6.2.4 Analyze loops
Loops are good targets for parallelization because they repeat computations many times, often independently.
Consider the following types of loops:
- Loops that process few elements
If the loop only processes a relatively small number
of elements, it might not be appropriate for data parallel processing.
It might be better to parallelize these sorts of loops with
task parallelism on one or more application processors.
- Nested loops
- If the loop is part of a series of nested loops
and the total number of iterations is large, this loop is probably
appropriate for parallel processing.
- Perfect loops
Look for loops that:
thousands of items.
- Have no dependencies on previous iterations.

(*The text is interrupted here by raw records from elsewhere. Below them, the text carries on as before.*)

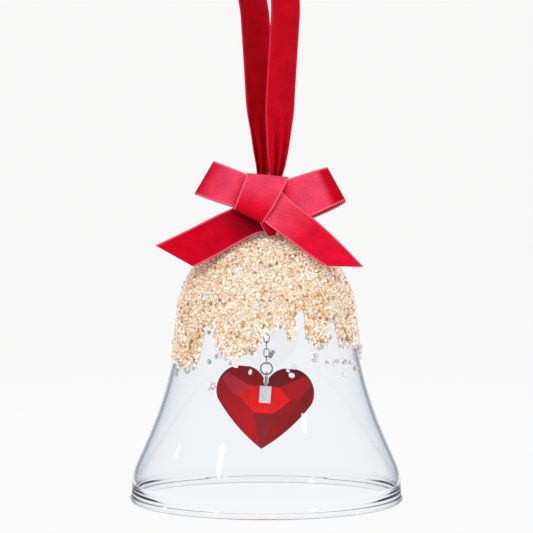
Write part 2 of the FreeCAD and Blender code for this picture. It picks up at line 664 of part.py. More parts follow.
def make_pin():
    length = 2 * plate_outside
    pieces = [add("Part::Cylinder", "pin_shank", Placement(Vector(0, plate_outside, pin_level), along_y),
                  Radius="Sizes.pin_radius")]
    pieces[0].Height = length
    for name, start in (("front", -plate_outside), ("back", plate_outside + size("pin_head_height"))):
        pieces.append(add("Part::Cylinder", f"pin_head_{name}",
                          Placement(Vector(0, start, pin_level), along_y),
                          Radius="Sizes.pin_head_radius", Height="Sizes.pin_head_height"))
    pin = fuse("bail_pin", pieces)
    pin.Placement = heart_place
    return pin


# ---------------------------------------------------------------- ribbon
def smooth(share):
    share = min(max(share, 0.0), 1.0)
    return share * share * (3 - 2 * share)


def ribbon_section(middle, width, across, thick_way):
    half_wide = across * (width / 2)
    half_thick = thick_way * (size("ribbon_thickness") / 2)
    corners = [middle - half_wide - half_thick, middle + half_wide - half_thick,
               middle + half_wide + half_thick, middle - half_wide + half_thick]
    return Part.makePolygon(corners + [corners[0]])


def make_hanging_ribbon():
    """One loop of ribbon: a gathered turn round the top of the ring, two strands that open out and
    turn to the loop's plane, and a half-round arch over the hanging point."""
    low = level("ring_top_wire")
    wrap = size("hardware_wire") / 2 + size("ring_to_ribbon_gap") + size("ribbon_thickness") / 2
    arch_middle = size("ribbon_thickness") / 2 + size("arch_radius")
    spring = -size("arch_radius")
    rise = spring - low
    loop_turn = size("loop_turn")
    stations = []
    for turn in range(0, 91, 30):  # half of the turn under the ring's wire
        angle = math.radians(turn)
        out = Vector(0, -math.sin(angle), -math.cos(angle))
        stations.append((Vector(0, 0, low) + out * wrap, size("gather_width"), Vector(1, 0, 0), out))
    steps = 14
    for step in range(1, steps):
        up = rise * step / steps
        opened = smooth(up / size("gather_height"))
        bearing = math.radians(loop_turn * opened)
        across = Vector(math.cos(bearing), math.sin(bearing), 0)
        out = Vector(math.sin(bearing), -math.cos(bearing), 0)
        gap = wrap + (arch_middle - wrap) * (step / steps) ** 1.25
        lean = size("strand_lean") * smooth(up / size("gather_height")) * smooth((rise - up) / 12)
        width = size("gather_width") + (size("ribbon_width") - size("gather_width")) * opened
        stations.append((Vector(lean, 0, low + up) + out * gap, width, across, out))
    bearing = math.radians(loop_turn)
    across = Vector(math.cos(bearing), math.sin(bearing), 0)
    out = Vector(math.sin(bearing), -math.cos(bearing), 0)
    for turn in range(0, 91, 15):
        angle = math.radians(turn)
        radial = out * math.cos(angle) + Vector(0, 0, math.sin(angle))
        stations.append((Vector(0, 0, spring) + radial * arch_middle, size("ribbon_width"), across, radial))
    # the far strand is the near one turned half way round, apart from its lean
    far = []
    for middle, width, across, out in reversed(stations[:-1]):
        centre_x = 0.0
        up = middle.z - low
        if 0 < up < rise:
            centre_x = size("strand_lean") * smooth(up / size("gather_height")) * smooth((rise - up) / 12)
        far.append((Vector(2 * centre_x - middle.x, -middle.y, middle.z), width, across,
                    Vector(-out.x, -out.y, out.z)))
    rings = [ribbon_section(*station) for station in stations + far[:-1]]
    solids = []
    for index in range(len(rings)):
        after = rings[(index + 1) % len(rings)]
        solids.append(Part.makeLoft([rings[index], after], True, True))
    band = solids[0]
    band = band.fuse(solids[1:])
    loop = doc.addObject("Part::Feature", "hanging_ribbon")
    loop.Shape = band
    return loop


bow_top = level("ring_top_wire") + size("bow_rise")
bow_tilt = math.radians(size("bow_tilt"))


def bow_plate(name, corners, thickness, back):
    """A stretch of ribbon in the bow's plane, which leans forward from its top line. Corners are
    across and down from that line as seen from the front; layers stack towards the front."""
    body = doc.addObject("PartDesign::Body", name)
    sketch = sketch_on(body, "XZ_Plane", name + "_outline")
    closed_polygon(sketch, [(across, -down / math.cos(bow_tilt)) for across, down in corners])
    pad = body.newObject("PartDesign::Pad", name + "_pad")
    pad.Profile = sketch
    pad.setExpression("Length", thickness)
    lean = Rotation(Vector(1, 0, 0), -size("bow_tilt"))
    top_line = Vector(0, -size("bow_stand_off"), bow_top)
    body.Placement = Placement(top_line + lean.multVec(Vector(0, -back, 0)), lean)
    return body


loop_back = size("tail_thickness") + size("layer_gap")
tail_right_back = loop_back + size("bow_layer") + size("layer_gap")

bow_outlines = [
    ("bow_tail_left", [(-7.0, 8.2), (-29.5, 18.7), (-19.2, 24.3), (-0.8, 14.2)],
     "Sizes.tail_thickness", 0),
    ("bow_loop_left", [(-19.2, 5.3), (-14.1, -3.4), (-5.3, 0.0), (-8.6, 8.9)],
     "Sizes.bow_layer", loop_back),
    ("bow_loop_right", [(5.8, 1.3), (16.2, -1.8), (21.0, 6.9), (11.8, 11.0), (2.4, 8.0)],
     "Sizes.bow_layer", loop_back),
    ("bow_tail_right", [(4.05, 4.75), (25.6, 24.1), (15.4, 23.9), (0.4, 11.9)],
     "Sizes.tail_thickness", tail_right_back),
    ("bow_knot", [(-5.3, 0.0), (5.8, 1.3), (0.4, 11.9), (-1.1, 12.9), (-8.6, 8.9)],
     "Sizes.knot_thickness", loop_back),
]


def make_stitches():
    """Two tacks of thread that hold the bow's knot to the two strands."""
    bars = []
    back = 2.2
    for name, down in (("upper", 2.5), ("lower", 4.5)):
        front = size("bow_stand_off") + down * math.tan(bow_tilt) + loop_back + size("layer_gap")
        bar = add("Part::Cylinder", f"stitch_{name}",
                  Placement(Vector(0, back, bow_top - down), along_y),
                  Radius="Sizes.stitch_radius")
        bar.Height = back + front
        bars.append(bar)
    group = doc.addObject("Part::Compound", "bow_stitches")
    group.Links = bars
    return group


# ---------------------------------------------------------------- the whole ornament
sub_parts = [
    make_hanging_ribbon(),
    make_stitches(),
    upright_ring("hanger_ring", "Sizes.hanger_ring_outer_radius", "Sizes.hardware_wire",
                 "Levels.hanger_ring", facing),
    make_glass_bell(),
    make_crust(),
    make_scattered_crystals(),
    make_outer_gasket(),
    make_crown_cap(),
    make_hanger_eye(),
    make_inner_gasket(),
    make_inner_washer(),
    make_chain_eye(),
    upright_ring("heart_ring", "Sizes.heart_ring_outer_radius", "Sizes.heart_ring_wire",
                 heart_ring_formula, facing),
    make_heart(),
    make_bail(),
    make_pin(),
]
for name, outline, thickness, back in bow_outlines:
    sub_parts.append(bow_plate(name, outline, thickness, back))
for number in range(1, link_count + 1):
    sub_parts.append(make_link(number))

doc.recompute()
for item in doc.Objects:
    if "Invalid" in item.State or "Error" in item.State:
        raise RuntimeError(f"{item.Label} did not build: {item.State}")
for piece in sub_parts:
    if piece.Shape.isNull() or not piece.Shape.isValid() or not piece.Shape.Solids:
        raise RuntimeError(f"{piece.Label} has no sound shape")

os.makedirs("parts", exist_ok=True)
for piece in sub_parts:
    piece.Shape.exportStep(f"parts/{piece.Label}.step")
    box = piece.Shape.optimalBoundingBox(False)
    print(f"{piece.Label}: {len(piece.Shape.Solids)} solid(s), {piece.Shape.Volume:.2f} mm3,"
          f" z {box.ZMin:.2f} to {box.ZMax:.2f}")
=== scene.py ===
# Looks of a clear glass bell ornament: crystal crust, ruby heart clapper, satin ribbon and bow
import json
import math

import bpy
import numpy as np
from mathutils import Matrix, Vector


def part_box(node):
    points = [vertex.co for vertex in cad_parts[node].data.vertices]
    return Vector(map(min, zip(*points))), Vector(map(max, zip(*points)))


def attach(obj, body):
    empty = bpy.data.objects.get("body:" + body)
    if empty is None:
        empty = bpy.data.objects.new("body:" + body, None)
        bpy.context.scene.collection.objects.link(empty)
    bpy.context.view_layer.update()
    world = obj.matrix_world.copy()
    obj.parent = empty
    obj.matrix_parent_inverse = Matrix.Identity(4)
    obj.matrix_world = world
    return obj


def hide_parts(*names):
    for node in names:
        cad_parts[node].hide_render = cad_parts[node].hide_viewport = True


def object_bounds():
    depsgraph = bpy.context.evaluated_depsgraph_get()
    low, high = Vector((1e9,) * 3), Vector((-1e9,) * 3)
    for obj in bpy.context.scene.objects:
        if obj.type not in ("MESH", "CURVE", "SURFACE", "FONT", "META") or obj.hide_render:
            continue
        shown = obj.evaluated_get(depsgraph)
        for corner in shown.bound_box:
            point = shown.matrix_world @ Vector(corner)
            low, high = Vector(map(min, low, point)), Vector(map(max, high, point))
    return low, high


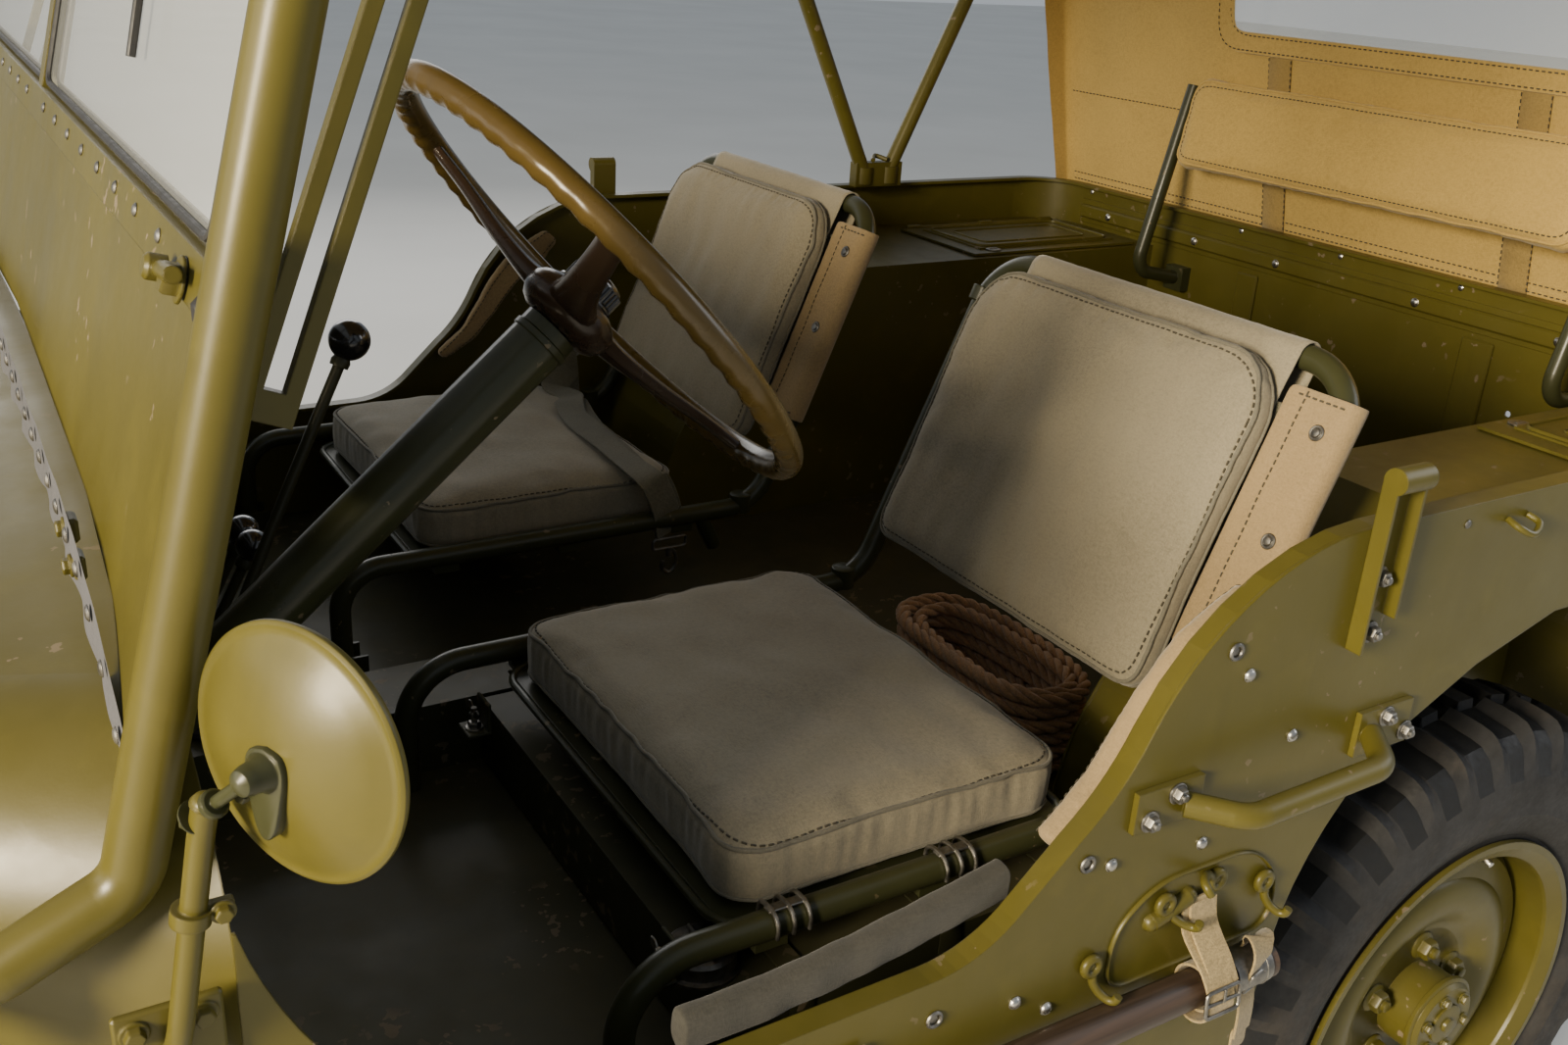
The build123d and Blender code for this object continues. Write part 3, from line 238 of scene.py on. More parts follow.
def plastic(name, c, rough=0.22, coat=0.4):
    n = Nodes(name)
    a = n.noise(34, 5, 0.6)
    col = n.mix(n.ramp(a, 0.35, 0.75), tint(c, 0.75), tint(c, 1.45))
    n.set(Base_Color=col, Roughness=n.ramp(n.noise(120, 3), 0.3, 0.7, rough - 0.06, rough + 0.12), Coat_Weight=coat, Coat_Roughness=0.12)
    n.set(Normal=n.bump(n.noise(230, 3), 0.07, 0.0004))
    return n.m


def rubber(name):
    n = Nodes(name)
    c = (0.022, 0.022, 0.023)
    a, b = n.noise(14, 6, 0.65), n.noise(160, 4, 0.6)
    col = n.mix(n.ramp(a, 0.35, 0.75), tint(c, 0.7), tint(c, 1.7))
    col = n.mix(n.ramp(n.noise(5.5, 7, 0.72), 0.50, 0.76, 0, 0.5), col, (0.090, 0.072, 0.050, 1))
    n.set(Base_Color=col, Roughness=n.ramp(b, 0.3, 0.7, 0.62, 0.84), Specular_IOR_Level=0.3)
    n.set(Normal=n.bump(n.math("ADD", b, n.math("MULTIPLY", n.noise(600, 2), 0.5)), 0.3, 0.0007))
    return n.m


def wood(name):
    n = Nodes(name)
    c = (0.036, 0.022, 0.014)
    g = n.noise(1.0, 7, 0.65, n.scaled((3, 90, 90)), 0.6)
    col = n.mix(n.ramp(g, 0.3, 0.72), tint(c, 0.5), tint(c, 1.8))
    col = n.mix(n.ramp(n.noise(8, 5), 0.5, 0.75, 0, 0.5), col, (0.035, 0.022, 0.013, 1))
    n.set(Base_Color=col, Roughness=n.ramp(g, 0.3, 0.7, 0.36, 0.6), Coat_Weight=0.15)
    n.set(Normal=n.bump(g, 0.25, 0.0006))
    return n.m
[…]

- Access data independently in each iteration.
These types of loops are data parallel, so are ideal for OpenCL.
- Simple loop parallelization
If the loop includes a variable that is incremented
based on a value from the previous iteration, this is a dependency
between iterations that prevents parallelization.
See if you can work out a formula that enables you to compute
the value of the variable based on the main loop counter.
In OpenCL work-items are processed in parallel, not in a sequential loop.
However, work-item processing acts in a similar way to a loop.
Every work-item has a unique global id that identifies it and you can use this value
in place of a loop counter.
It is also possible to have loops within work-items, but these
are independent of other work-items.
- Loops that require data from previous iterations
If your loop involves dependencies based on data processed
by a previous iteration, this is a more complex problem.
Can the loop be restructured to remove the dependency? If
not, it might not be possible to parallelize the loop.
There are several techniques that help you deal with dependencies. See if you can use these
techniques to parallelize the loop.
- Non-parallelizable loops
If the loop contains dependencies that you cannot
remove, investigate alternative methods of performing the computation.
These might be parallelizable.